## Given data
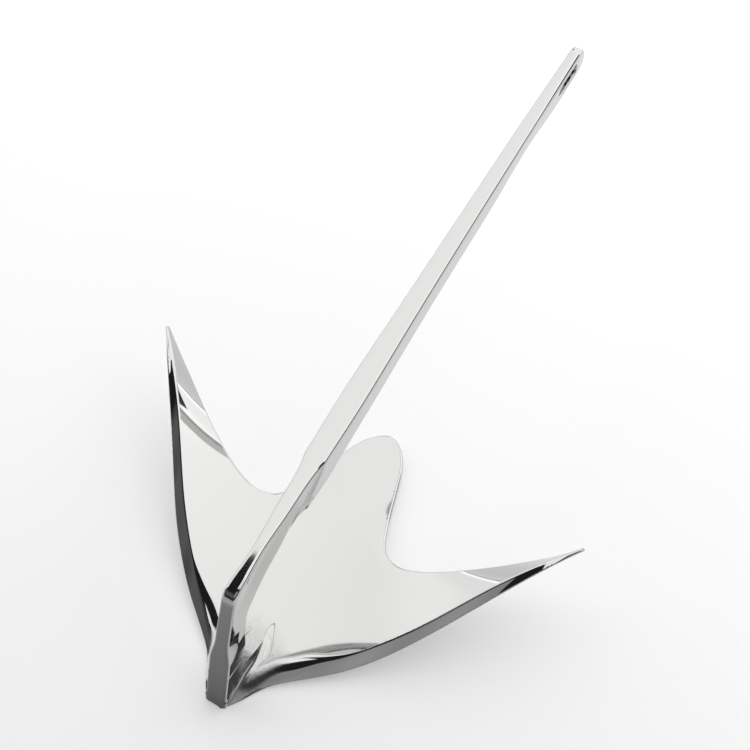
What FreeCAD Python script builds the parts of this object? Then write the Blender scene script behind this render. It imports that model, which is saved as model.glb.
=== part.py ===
# Claw anchor: one stainless steel casting, a dished three-lobed claw with a bent arm and a shackle slot.
# Millimetres. It stands as it rests on a floor, +X towards the shackle end and +Z up, and y = 0 is its plane
# of symmetry. It is drawn from the back of the heel, and moved at the end so that the origin is on the
# ground under the middle of its length.
import FreeCAD, Part
import math
import os

Vector = FreeCAD.Vector

# Claw
SPAN = 400.0                # wing tip to wing tip
FLOOR_HEIGHT = 10.5         # upper surface along the middle of the claw, above the ground
BELLY_HEIGHT = 7.6          # the same at the tongue, which rests on the ground
BELLY_X = 247.0             # where the tongue touches the ground
BELLY_RUN = 97.0            # length over which the upper surface sinks to the belly
KEEL_LIFT = 2.0             # how far the underside arches clear of the ground behind the belly
TONGUE_TIP = 275.0          # end of the tongue
TONGUE_LIFT = 1.6           # how far the tongue's tip curls off the ground
RIDGE_THICKNESS = 9.3       # the plate under its ridge, measured straight down
TIP_THICKNESS = 11.4        # the same before the wing tips, where the blade stands steeply
THICKEN_X = (150.0, 220.0)  # where the plate under the ridge thickens towards the tips
TAPER_X = (215.0, 240.0)    # where it then thins to the tips
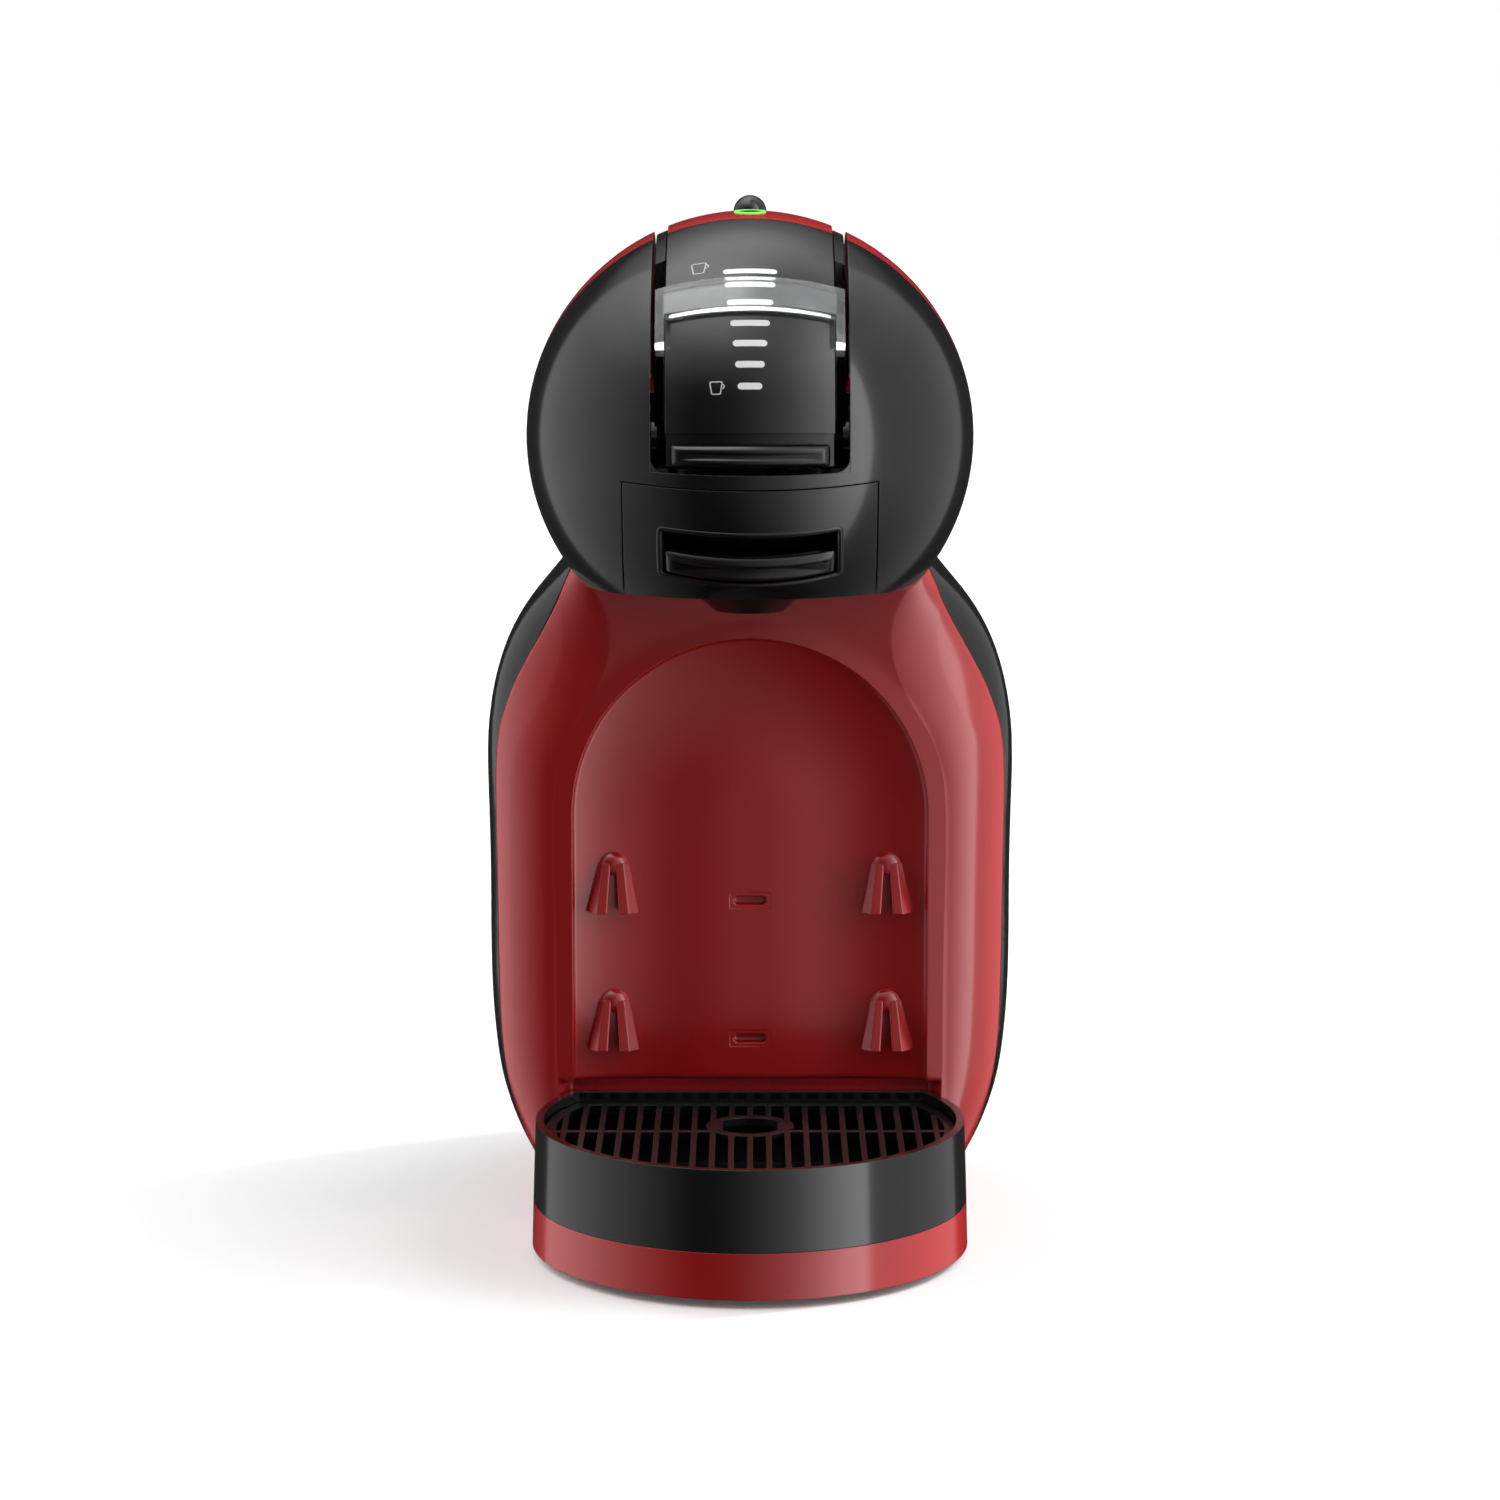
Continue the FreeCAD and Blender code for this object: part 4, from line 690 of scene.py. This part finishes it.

## Written request
Print exactly the lines from the beginning of the entries through the line with "Vector = FreeCAD.Vector". Output nothing more.

## Problem solution
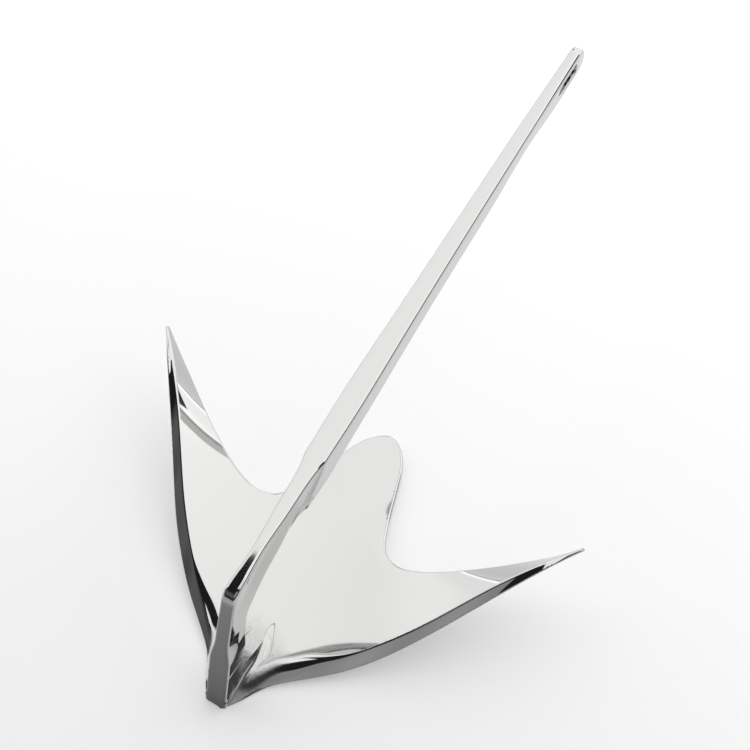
What FreeCAD Python script builds the parts of this object? Then write the Blender scene script behind this render. It imports that model, which is saved as model.glb.
=== part.py ===
# Claw anchor: one stainless steel casting, a dished three-lobed claw with a bent arm and a shackle slot.
# Millimetres. It stands as it rests on a floor, +X towards the shackle end and +Z up, and y = 0 is its plane
# of symmetry. It is drawn from the back of the heel, and moved at the end so that the origin is on the
# ground under the middle of its length.
import FreeCAD, Part
import math
import os

Vector = FreeCAD.Vector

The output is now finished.